Here, we wrap our source object with a Proxy, which defines a trap for every property access event via handler.get: print out the name of the property being accessed, then return the corresponding value if the property exists, otherwise print the number 42.

console.log(source.x);          // 1
console.log(source.something);  // undefined

console.log(proxy.x);
// Accessing existing property x
// 1

console.log(proxy.something);
// Accessing non-existing property something
// 42

So even when the original source does not contain the property something, proxy.something still returns 42, plus it tells us something has been accessed. Sweet.

Proxy is a very powerful concept. If you’re interested in learning more, ES6 Proxies in Depth is a pretty good place to start.

The first attempt (proxified)

Let’s rewrite our previous code with Proxy:

function createPlaceholder(chain = []) {
    return new Proxy({
        [$]: input => chain.reduce(
            (current, key) => current[key],
            input
        )
    }, {
        get(target, key) {
            // placeholder[$] simply returns the $ function
            // instead of creating another placeholder
            return (key === $) ? target[$] : createPlaceholder([...chain, key]);
        }
    });
}

We’ve wrapped the placeholder with Proxy, enhancing it with the ability to access whatever property we want. The real magic lies in get(target, key) handler, which recursively calls createPlaceholder with the augmented chain.

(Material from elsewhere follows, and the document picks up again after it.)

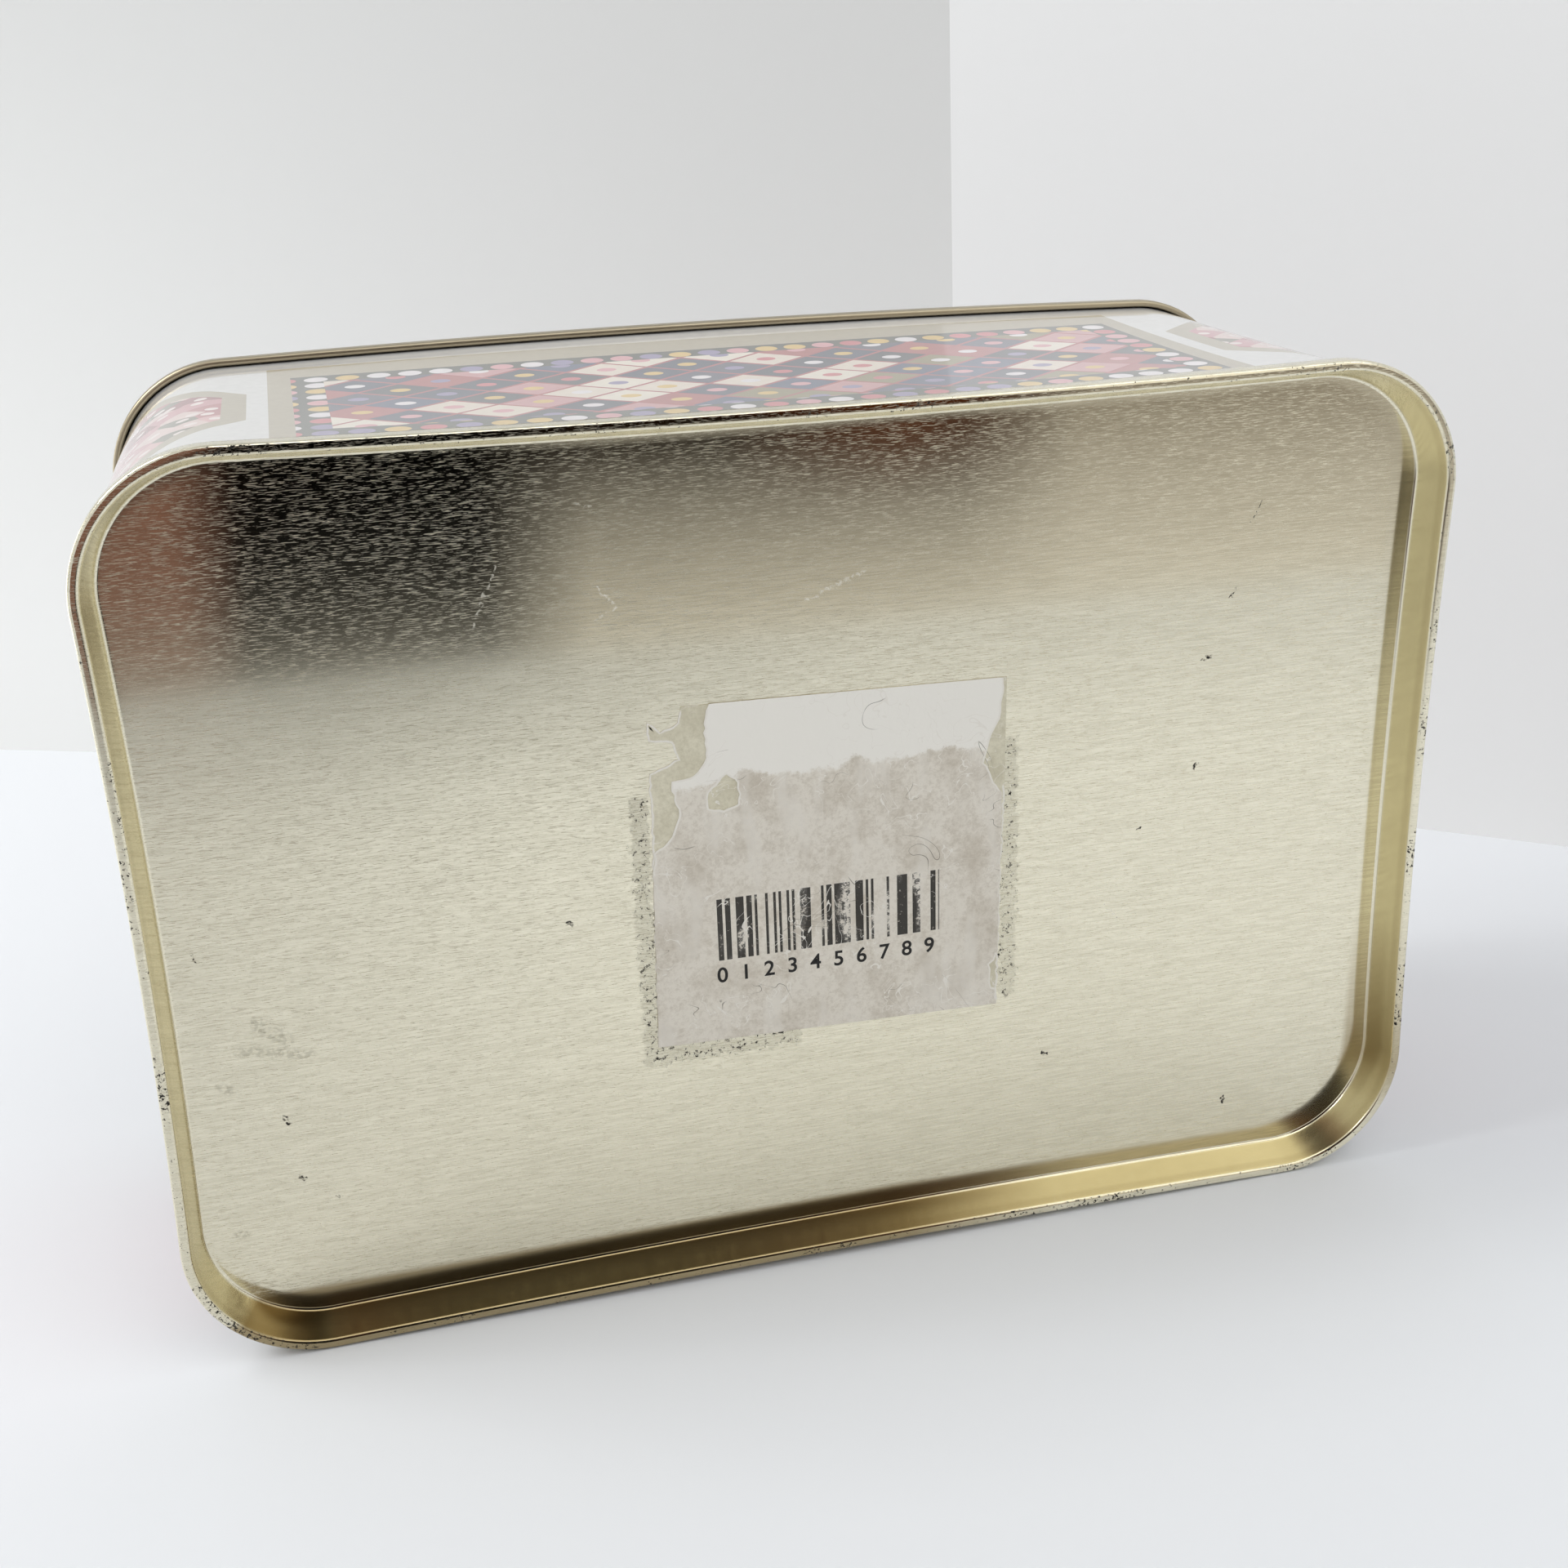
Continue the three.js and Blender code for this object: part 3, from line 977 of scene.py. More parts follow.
@dataclass(frozen=True)
class StickerPaper:
    """Uncoated sticker paper: matt, stained and rubbed, with white fibres at its tears."""

    name: str
    clean: str
    stain: str
    smudge: str
    clean_above: float | None = None
    fibre: str = "#e6e1d7"
    hair: str = "#5d5547"
    ink: str = "#1d1b19"
    bars_low: Point = (-14.2, 5.0)
    bars_high: Point = (16.4, 13.8)
    bar_pitch: float = 0.36

    def material(self) -> bpy.types.Material:
        """Makes the paper's finish, and on the layer with a clean part its plain bars too.

        Returns:
            The material.
        """
        material, desk, shader = new_material(self.name)
        blots = desk.add("TexNoise", desk.place, 0.16, 5.0, 0.62)
        fuzz = desk.add("TexNoise", desk.place, 1.6, 6.0, 0.75)
        both = desk.add("Math", fuzz, 0.35, blots, operation="MULTIPLY_ADD")
        colour, below = srgb(self.clean), 1.0
        stained = desk.add("MapRange", both, 0.5, 0.8)
        if self.clean_above is not None:
            ragged = desk.add("Math", fuzz, 1.5, desk.axes["Y"], operation="MULTIPLY_ADD")
            ragged = desk.add("Math", blots, 7.0, ragged, operation="MULTIPLY_ADD")
            below = desk.add("MapRange", ragged, self.clean_above + 4.0, self.clean_above + 4.7)
            colour = desk.wash(colour, below, 1.0, self.stain)
            stained = desk.add("MapRange", both, 0.62, 0.88)
            stained = desk.add("Math", below, stained, operation="MULTIPLY")
        colour = desk.wash(colour, stained, 0.65, self.smudge)
        mottled = desk.add("MapRange", fuzz, 0.46, 0.62)
        mottled = desk.add("Math", mottled, below, operation="MULTIPLY")
        colour = desk.wash(colour, mottled, 0.35, self.smudge)
        if self.clean_above is not None:
            scuffs = self._scuffs(desk, fuzz)
            rubbed = desk.add("Math", scuffs, 0.32, fuzz, operation="MULTIPLY_ADD")
            rubbed = desk.add("MapRange", rubbed, 0.7, 0.6)
            bars = desk.add("Math", self._bars(desk), rubbed, operation="MULTIPLY")
            colour = desk.wash(colour, bars, 0.94, self.ink)
            pale = desk.add("Math", scuffs, below, operation="MULTIPLY")
            colour = desk.wash(colour, pale, 0.5, self.fibre)
        for scale, width, room, shade, share in (
            (0.22, 0.006, 0.5, self.fibre, 0.9),
            (0.09, 0.0016, 0.6, self.hair, 0.7),
        ):
            colour = desk.wash(colour, self._threads(desk, scale, width, room), share, shade)
        torn = desk.add("Attribute", attribute_name="torn").outputs["Fac"]
        fringe = desk.add("Math", torn, fuzz, operation="MULTIPLY")
        fringe = desk.add("MapRange", fringe, 0.2, 0.34)
        desk.feed(shader, {
            "Base Color": desk.wash(colour, fringe, 1.0, self.fibre),
            "Normal": desk.add("Bump", 0.7, 0.12 * MM, None, both),
            "Roughness": 0.82,
            "Specular IOR Level": 0.35,
        })
        return material

    def _scuffs(self, desk: NodeDesk, fuzz: Node) -> Node:
        """Masks the upright stretches where the paper's face is rubbed pale.

        Args:
            desk: the material's nodes.
            fuzz: the paper's fine noise, which breaks them up.

        Returns:
            The mask.
        """
        drawn = desk.add("Mapping", desk.place, (4.2, 0, 0), None, (0.3, 0.07, 0.0))
        wide = desk.add("MapRange", desk.add("TexNoise", drawn, 1.0, 2.0), 0.53, 0.66)
        fine = desk.add("MapRange", fuzz, 0.36, 0.56)
        return desk.add("Math", wide, fine, operation="MULTIPLY")

    def _bars(self, desk: NodeDesk) -> Node:
        """Masks a block of plain bars of chance widths, which stand for no number.

        Args:
            desk: the material's nodes.

        Returns:
            The mask.
        """
        number = desk.add("Math", desk.axes["X"], self.bar_pitch, operation="DIVIDE")
        cell = desk.add("Math", number, operation="FLOOR")
        chance = desk.add("TexWhiteNoise", cell, noise_dimensions="1D").outputs["Value"]
        mask = desk.add("Math", chance, 0.47, operation="GREATER_THAN")
        for axis, low, high in zip("XY", self.bars_low, self.bars_high):
            block = desk.near(desk.axes[axis], (low + high) / 2, (high - low) / 2, 0.01)
            mask = desk.add("Math", mask, block, operation="MULTIPLY")
        return mask

    def _threads(self, desk: NodeDesk, scale: float, width: float, room: float) -> Node:
        """Masks curling threads: the lines along which a noise keeps one value, in some places only.

        Args:
            desk: the material's nodes.
            scale: curls to a millimetre.
            width: how far the noise may be from its middle value on a thread.
            room: above 0.5, fewer places have threads.

        Returns:
            The mask.
        """
        curls = desk.add("TexNoise", desk.place, scale, 2.0, None, None, 1.2)
        patches = desk.add("TexNoise", desk.place, 0.13, 1.0, None, None, 0.4)
        patches = desk.add("MapRange", patches, room, room + 0.04)
        return desk.add("Math", desk.near(curls, 0.5, width), patches, operation="MULTIPLY")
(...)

And with that, voilà, all of our five tests pass with flying colors!

All our tests passed!

Storing property chains is exactly how placeholders were originally implemented in Flowstrike. However, to support more complicated expressions with function calls like _.a.someString.trim().split(',')[1], we need an even better approach.

In the next blog post, I’ll introduce a bottom-up approach that relies more on the idea of recursion.

  1. I used the underscore _ symbol for placeholders as an allusion to Python REPL, in which _ is the variable holding the result of the last executed statement.